(CAD and scene scripts)
* * * * * * *
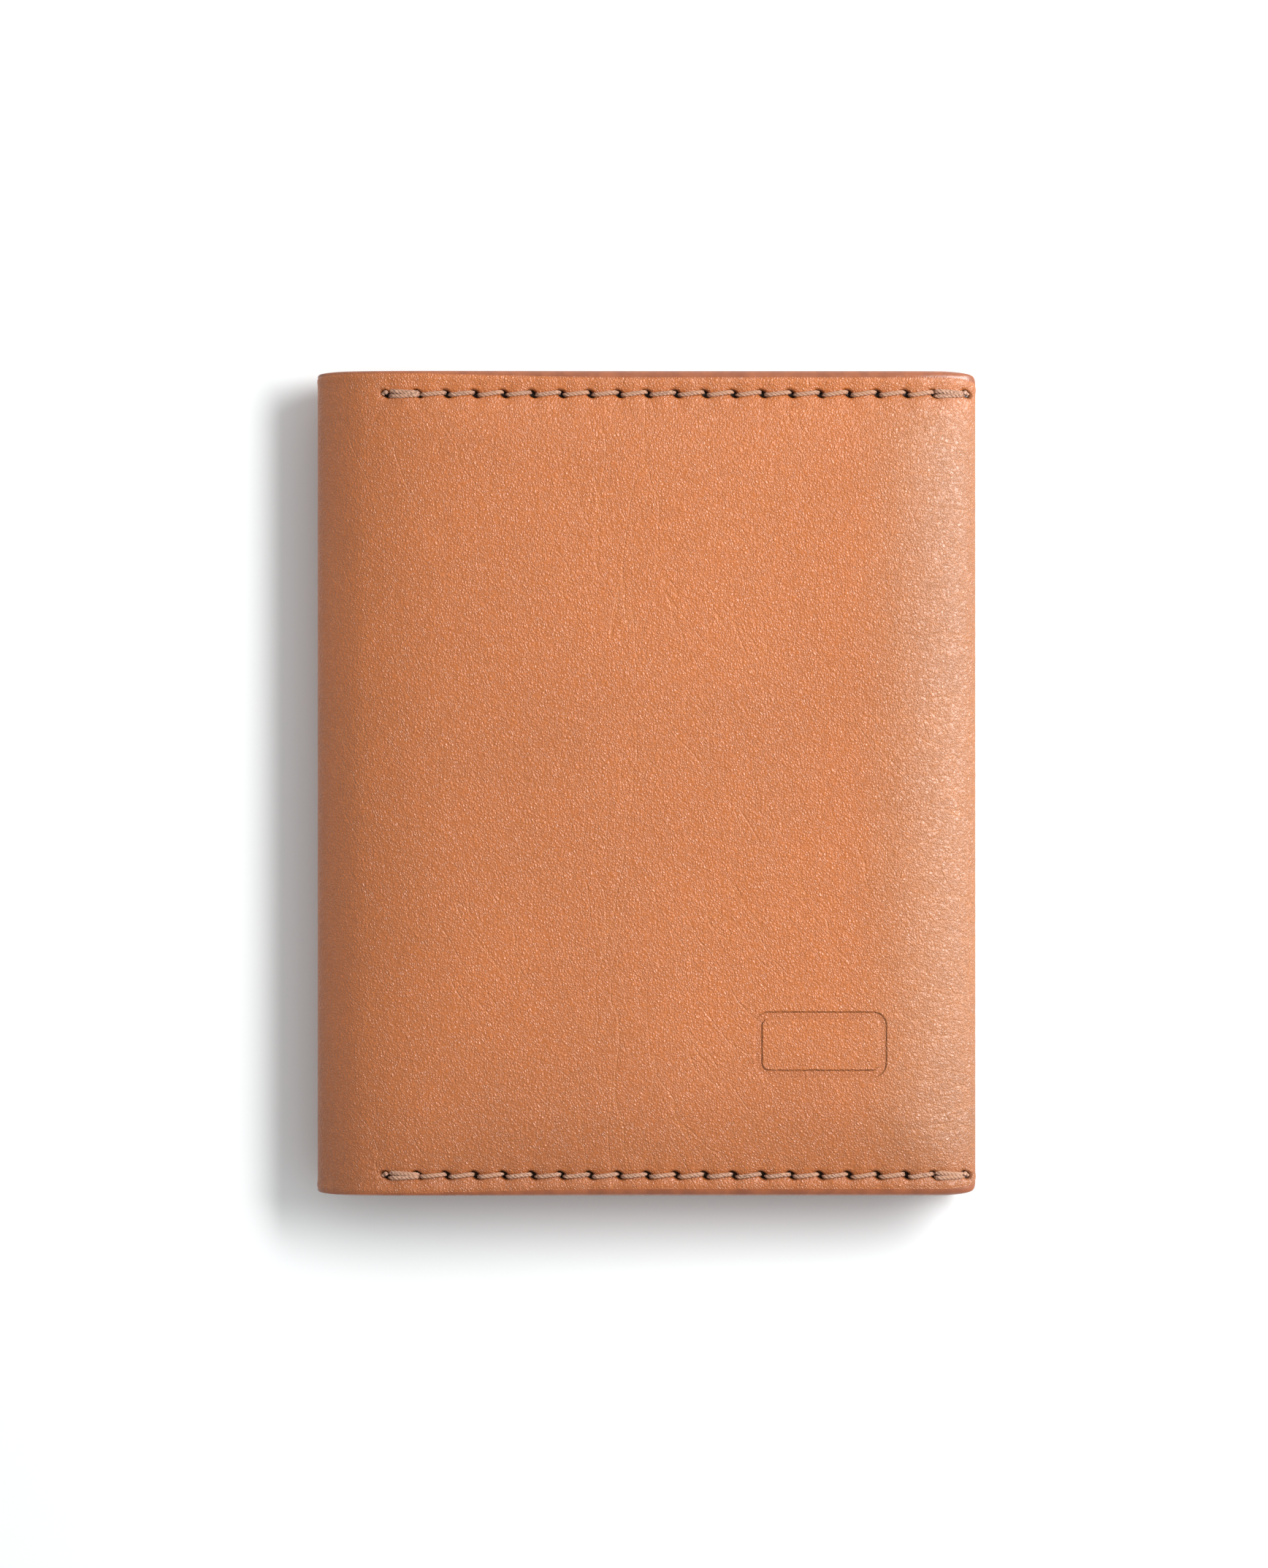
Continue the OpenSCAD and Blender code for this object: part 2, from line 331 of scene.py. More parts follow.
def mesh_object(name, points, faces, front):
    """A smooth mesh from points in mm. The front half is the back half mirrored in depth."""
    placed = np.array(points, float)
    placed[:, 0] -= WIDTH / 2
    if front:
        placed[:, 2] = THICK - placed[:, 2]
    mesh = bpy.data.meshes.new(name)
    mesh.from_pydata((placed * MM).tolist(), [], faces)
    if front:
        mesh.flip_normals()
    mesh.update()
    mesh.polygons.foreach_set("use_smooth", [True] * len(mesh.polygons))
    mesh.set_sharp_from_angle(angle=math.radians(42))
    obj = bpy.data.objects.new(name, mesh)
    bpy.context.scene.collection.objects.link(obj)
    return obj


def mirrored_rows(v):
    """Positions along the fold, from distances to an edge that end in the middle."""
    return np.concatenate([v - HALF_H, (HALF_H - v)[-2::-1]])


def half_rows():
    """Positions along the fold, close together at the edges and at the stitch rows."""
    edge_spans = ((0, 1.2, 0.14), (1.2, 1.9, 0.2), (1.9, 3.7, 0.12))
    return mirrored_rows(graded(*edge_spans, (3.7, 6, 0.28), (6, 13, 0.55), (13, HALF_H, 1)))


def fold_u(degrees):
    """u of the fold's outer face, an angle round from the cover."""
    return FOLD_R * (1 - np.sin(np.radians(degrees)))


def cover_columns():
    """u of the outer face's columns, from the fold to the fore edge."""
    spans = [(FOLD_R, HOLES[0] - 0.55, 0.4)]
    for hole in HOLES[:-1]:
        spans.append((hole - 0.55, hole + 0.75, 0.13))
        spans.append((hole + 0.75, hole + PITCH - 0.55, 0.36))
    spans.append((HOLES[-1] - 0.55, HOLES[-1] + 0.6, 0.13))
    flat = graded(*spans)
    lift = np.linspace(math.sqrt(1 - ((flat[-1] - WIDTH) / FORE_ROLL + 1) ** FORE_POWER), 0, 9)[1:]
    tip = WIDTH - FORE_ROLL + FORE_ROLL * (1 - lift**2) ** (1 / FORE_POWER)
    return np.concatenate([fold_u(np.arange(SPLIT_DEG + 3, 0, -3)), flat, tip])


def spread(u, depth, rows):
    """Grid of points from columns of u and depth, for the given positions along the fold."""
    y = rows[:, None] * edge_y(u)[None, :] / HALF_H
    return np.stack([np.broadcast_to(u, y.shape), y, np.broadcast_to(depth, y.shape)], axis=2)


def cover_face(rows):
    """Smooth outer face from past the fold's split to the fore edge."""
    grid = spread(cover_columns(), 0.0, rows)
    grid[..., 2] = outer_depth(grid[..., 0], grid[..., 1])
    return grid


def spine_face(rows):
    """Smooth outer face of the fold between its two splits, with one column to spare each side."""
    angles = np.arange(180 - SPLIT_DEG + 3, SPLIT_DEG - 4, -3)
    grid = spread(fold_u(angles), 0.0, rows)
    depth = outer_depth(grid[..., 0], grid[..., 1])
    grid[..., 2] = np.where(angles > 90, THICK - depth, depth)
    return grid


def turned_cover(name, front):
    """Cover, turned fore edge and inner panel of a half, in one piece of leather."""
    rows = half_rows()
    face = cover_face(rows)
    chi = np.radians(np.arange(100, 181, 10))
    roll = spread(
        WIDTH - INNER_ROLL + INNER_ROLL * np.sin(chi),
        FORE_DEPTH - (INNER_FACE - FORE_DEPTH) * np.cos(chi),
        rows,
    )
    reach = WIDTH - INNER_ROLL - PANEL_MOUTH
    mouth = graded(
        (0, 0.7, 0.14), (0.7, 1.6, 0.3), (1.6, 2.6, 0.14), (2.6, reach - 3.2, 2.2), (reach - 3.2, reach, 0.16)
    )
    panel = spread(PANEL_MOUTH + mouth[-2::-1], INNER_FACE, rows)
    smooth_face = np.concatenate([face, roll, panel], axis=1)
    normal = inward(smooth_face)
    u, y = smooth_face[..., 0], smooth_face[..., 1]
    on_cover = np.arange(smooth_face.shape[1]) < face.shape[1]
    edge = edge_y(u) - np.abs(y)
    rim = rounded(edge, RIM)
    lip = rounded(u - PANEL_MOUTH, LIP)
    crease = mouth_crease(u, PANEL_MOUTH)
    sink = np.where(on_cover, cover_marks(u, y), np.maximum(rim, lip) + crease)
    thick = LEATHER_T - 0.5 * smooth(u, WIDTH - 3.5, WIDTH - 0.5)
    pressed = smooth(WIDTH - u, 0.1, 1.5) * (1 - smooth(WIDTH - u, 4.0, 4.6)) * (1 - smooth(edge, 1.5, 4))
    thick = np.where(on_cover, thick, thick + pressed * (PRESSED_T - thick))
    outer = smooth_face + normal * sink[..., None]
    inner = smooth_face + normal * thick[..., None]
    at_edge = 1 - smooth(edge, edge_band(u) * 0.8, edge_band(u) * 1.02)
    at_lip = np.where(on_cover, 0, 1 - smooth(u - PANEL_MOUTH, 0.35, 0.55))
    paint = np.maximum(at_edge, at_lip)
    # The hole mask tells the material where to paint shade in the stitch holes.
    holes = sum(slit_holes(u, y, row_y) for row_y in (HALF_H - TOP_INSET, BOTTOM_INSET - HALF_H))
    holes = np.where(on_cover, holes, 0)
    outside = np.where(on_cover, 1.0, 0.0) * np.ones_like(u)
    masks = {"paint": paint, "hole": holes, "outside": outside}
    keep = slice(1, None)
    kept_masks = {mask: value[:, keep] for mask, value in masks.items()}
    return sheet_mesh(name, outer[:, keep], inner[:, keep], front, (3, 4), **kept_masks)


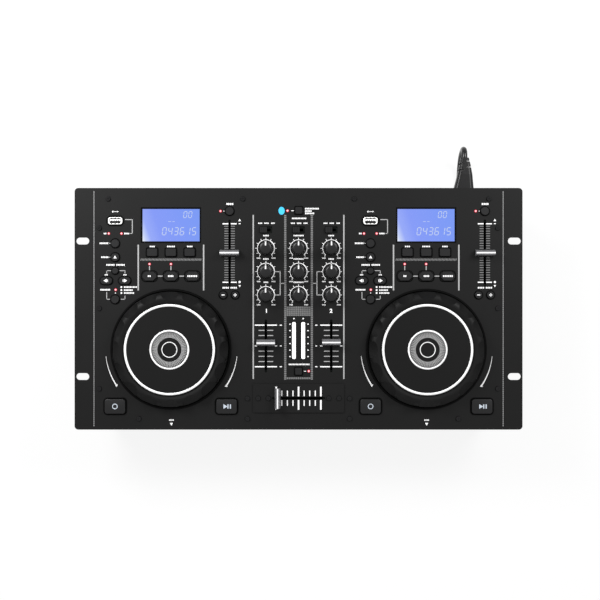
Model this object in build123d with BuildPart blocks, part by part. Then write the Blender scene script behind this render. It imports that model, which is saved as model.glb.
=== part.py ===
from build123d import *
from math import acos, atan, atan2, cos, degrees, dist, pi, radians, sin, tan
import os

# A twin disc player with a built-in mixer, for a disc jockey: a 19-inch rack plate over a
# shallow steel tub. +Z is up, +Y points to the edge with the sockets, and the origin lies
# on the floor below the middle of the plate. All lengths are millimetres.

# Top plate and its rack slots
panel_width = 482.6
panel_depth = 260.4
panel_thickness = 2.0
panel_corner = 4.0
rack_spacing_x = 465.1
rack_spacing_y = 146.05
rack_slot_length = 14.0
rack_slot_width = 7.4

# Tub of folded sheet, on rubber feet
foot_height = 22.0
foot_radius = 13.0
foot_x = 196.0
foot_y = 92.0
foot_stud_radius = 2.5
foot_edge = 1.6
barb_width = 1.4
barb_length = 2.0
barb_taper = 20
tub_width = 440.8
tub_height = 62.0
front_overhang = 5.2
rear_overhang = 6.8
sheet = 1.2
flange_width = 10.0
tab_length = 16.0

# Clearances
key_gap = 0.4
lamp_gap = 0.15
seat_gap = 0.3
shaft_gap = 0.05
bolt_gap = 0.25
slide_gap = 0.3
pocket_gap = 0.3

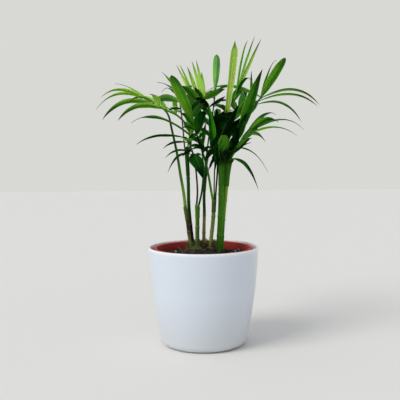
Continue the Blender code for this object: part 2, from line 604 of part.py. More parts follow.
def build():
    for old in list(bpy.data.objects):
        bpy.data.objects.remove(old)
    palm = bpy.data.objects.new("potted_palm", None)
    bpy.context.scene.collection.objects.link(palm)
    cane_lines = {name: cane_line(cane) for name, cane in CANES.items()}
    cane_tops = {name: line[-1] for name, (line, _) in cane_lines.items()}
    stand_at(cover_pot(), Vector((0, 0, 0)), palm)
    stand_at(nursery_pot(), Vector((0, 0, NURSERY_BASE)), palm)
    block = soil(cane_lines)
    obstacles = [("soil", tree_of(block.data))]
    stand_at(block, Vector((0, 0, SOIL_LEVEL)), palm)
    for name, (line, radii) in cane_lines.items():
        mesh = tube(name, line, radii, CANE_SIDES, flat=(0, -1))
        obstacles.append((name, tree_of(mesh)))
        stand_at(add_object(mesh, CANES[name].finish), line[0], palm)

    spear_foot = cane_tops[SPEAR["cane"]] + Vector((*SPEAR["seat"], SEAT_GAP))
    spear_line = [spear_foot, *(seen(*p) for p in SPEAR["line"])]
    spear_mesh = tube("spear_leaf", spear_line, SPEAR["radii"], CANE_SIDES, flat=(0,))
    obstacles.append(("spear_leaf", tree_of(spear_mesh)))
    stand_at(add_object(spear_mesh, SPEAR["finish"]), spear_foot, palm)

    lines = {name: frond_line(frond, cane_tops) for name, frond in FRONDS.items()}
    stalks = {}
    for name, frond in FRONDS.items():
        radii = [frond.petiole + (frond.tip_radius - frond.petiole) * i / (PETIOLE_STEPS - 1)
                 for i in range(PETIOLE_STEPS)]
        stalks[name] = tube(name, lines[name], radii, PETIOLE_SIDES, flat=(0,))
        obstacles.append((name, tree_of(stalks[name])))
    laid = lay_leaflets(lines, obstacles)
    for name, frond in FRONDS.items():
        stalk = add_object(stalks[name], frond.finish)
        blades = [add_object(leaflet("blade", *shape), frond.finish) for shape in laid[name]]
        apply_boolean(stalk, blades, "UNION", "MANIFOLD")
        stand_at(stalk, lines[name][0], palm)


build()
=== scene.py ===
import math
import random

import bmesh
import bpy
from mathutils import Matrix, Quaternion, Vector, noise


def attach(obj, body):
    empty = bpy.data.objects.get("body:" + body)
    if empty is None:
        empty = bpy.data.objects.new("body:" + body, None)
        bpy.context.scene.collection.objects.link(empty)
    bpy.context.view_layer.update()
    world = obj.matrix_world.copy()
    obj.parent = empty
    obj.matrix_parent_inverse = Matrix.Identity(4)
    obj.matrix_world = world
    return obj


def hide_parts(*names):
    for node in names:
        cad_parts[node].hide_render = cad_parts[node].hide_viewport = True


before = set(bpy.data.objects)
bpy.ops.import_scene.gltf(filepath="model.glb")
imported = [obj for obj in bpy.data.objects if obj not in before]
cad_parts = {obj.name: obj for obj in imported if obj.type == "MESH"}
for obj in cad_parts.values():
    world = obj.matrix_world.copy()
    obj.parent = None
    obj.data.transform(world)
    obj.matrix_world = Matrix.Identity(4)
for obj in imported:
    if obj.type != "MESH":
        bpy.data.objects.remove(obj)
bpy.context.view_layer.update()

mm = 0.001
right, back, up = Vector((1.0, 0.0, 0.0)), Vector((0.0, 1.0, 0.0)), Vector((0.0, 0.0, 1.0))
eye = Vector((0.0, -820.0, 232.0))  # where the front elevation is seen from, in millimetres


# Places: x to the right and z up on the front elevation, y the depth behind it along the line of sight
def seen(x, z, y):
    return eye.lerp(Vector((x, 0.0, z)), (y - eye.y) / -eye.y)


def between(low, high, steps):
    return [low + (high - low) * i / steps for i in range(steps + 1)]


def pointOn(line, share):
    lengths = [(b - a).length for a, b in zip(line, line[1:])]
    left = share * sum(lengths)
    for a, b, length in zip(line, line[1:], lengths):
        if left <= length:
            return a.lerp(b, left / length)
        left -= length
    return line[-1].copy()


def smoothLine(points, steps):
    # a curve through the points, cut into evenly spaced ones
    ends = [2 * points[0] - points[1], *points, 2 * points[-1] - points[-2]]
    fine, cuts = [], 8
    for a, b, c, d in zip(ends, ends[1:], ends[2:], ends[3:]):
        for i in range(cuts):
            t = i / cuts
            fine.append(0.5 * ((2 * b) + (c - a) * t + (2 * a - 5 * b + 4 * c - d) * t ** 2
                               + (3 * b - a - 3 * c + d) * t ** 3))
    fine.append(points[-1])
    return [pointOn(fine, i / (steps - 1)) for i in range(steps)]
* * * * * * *
- WORK TO BE COMPLETED -
Everything from the line containing "frond_line(frond, cane_tops) for" down to the line containing "imported = [obj" should be repeated exactly, with both end lines kept and no other lines added.

- COMPLETE RESPONSE -
    lines = {name: frond_line(frond, cane_tops) for name, frond in FRONDS.items()}
    stalks = {}
    for name, frond in FRONDS.items():
        radii = [frond.petiole + (frond.tip_radius - frond.petiole) * i / (PETIOLE_STEPS - 1)
                 for i in range(PETIOLE_STEPS)]
        stalks[name] = tube(name, lines[name], radii, PETIOLE_SIDES, flat=(0,))
        obstacles.append((name, tree_of(stalks[name])))
    laid = lay_leaflets(lines, obstacles)
    for name, frond in FRONDS.items():
        stalk = add_object(stalks[name], frond.finish)
        blades = [add_object(leaflet("blade", *shape), frond.finish) for shape in laid[name]]
        apply_boolean(stalk, blades, "UNION", "MANIFOLD")
        stand_at(stalk, lines[name][0], palm)


build()
=== scene.py ===
import math
import random

import bmesh
import bpy
from mathutils import Matrix, Quaternion, Vector, noise


def attach(obj, body):
    empty = bpy.data.objects.get("body:" + body)
    if empty is None:
        empty = bpy.data.objects.new("body:" + body, None)
        bpy.context.scene.collection.objects.link(empty)
    bpy.context.view_layer.update()
    world = obj.matrix_world.copy()
    obj.parent = empty
    obj.matrix_parent_inverse = Matrix.Identity(4)
    obj.matrix_world = world
    return obj


def hide_parts(*names):
    for node in names:
        cad_parts[node].hide_render = cad_parts[node].hide_viewport = True


before = set(bpy.data.objects)
bpy.ops.import_scene.gltf(filepath="model.glb")
imported = [obj for obj in bpy.data.objects if obj not in before]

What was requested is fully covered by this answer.